Owen Fletcher ("Commodities Corner") writes that corn may go down in price, due to (at least the view so far) a likely big crop as well as lower ethanol and export demand.  [Ed. Note: A quick review of the DJ-UBS Grains Index (Page M46, my edition) shows grain prices are off some 20% of their recent (since late 2012) highs]

"Current Yield" author Michael Aneiro writes of Yet Another Risk in the bond markets...  This week's edition is "Buyout Risk", in which bonds from a company with them already issued may then issue a LOT MORE of them after the company gets bought out, merges, whatever.  More debt on more debt.  Good catch, Mr. Aneiro!

There have been some insiders selling lately.  Five Below Inc (who?, FIVE) had $107 million dollars worth of stock sold by insiders...  Other companies having $30 million or more sold off include American Express (AXP), Kellogg (K), Nexstar Broadcasting (who?, NXST), Rockwell Automation (ROK), Fiserv Inc.(FISV), and Gilead Sciences (GILD).
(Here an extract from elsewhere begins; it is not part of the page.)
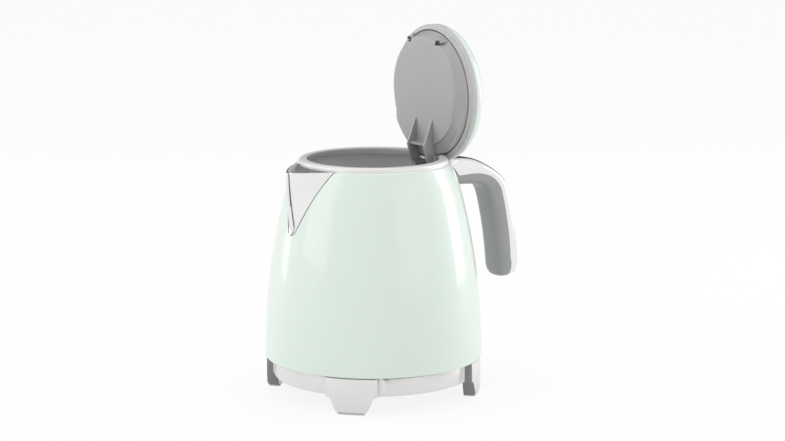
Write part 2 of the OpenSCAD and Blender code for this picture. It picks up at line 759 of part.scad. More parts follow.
// The handle's rounded lower end
function handle_tip() =
    let (o = handle_origin + OUTER[2][3], i = handle_origin + INNER[2][3])
    [for (k = [0 : 5]) let (a = 17 * k, in = 1 - cos(a), p = o - [4.5 * in, 10 * sin(a)],
        q = i + [4.5 * in, -10.8 * sin(a)])
        [p, q, handle_w / 2 * (1 - 0.5 * in), min(cover_depth_grip, 0.48 * norm(p - q))]];

// Half of a rounded box outline: from +y to -y over one end
function round_end(half, depth, p, count) =
    [for (i = [0 : count]) let (a = 180 * i / count)
        [half * sgn_pow(cos(a), 2 / p), depth * sgn_pow(sin(a), 2 / p)]];

// Puts a section outline (y, distance from the seam) into place at a station
function station_points(s, outline) =
    let (d = s[0] - s[1], n = norm(d), u = d / n, seam = s[0] - u * s[3])
    [for (q = outline) let (p = seam + u * q[1]) [p[0], -q[0], p[1]]];

function grip_outline(s) =
    let (n = norm(s[0] - s[1]), g = cover_t + cover_gap)
    concat(round_end(s[2] - g, s[3] - g, 3, 10),
        reversed([for (q = round_end(s[2], n - s[3], 4, 14)) [q[0], -q[1]]]));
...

On the second last "real page" (as the back cover is always an advertisement) gold is always mentioned.  I usually do not refer to it, as I (and MANY others) cover gold elsewhere.  This weekend, however, we learn that the Odious (I used the term Loathsome re Senator Reid above) George Soros sold $100 million of gold (paper gold?) last week, as gold sank briefly below $1600.

The Mighty Peruvian Sol, unstoppable this weekend, rose some 0.46% (small) against the US$.  Of course it is now going up again, as I head to Peru again soon.  But a $5.00 haircut in Peru is better than a $25 one here...


My verdict?  If you can get your hands on a copy easier than I could, sure, buy it!  The Cover Story alone is worth it.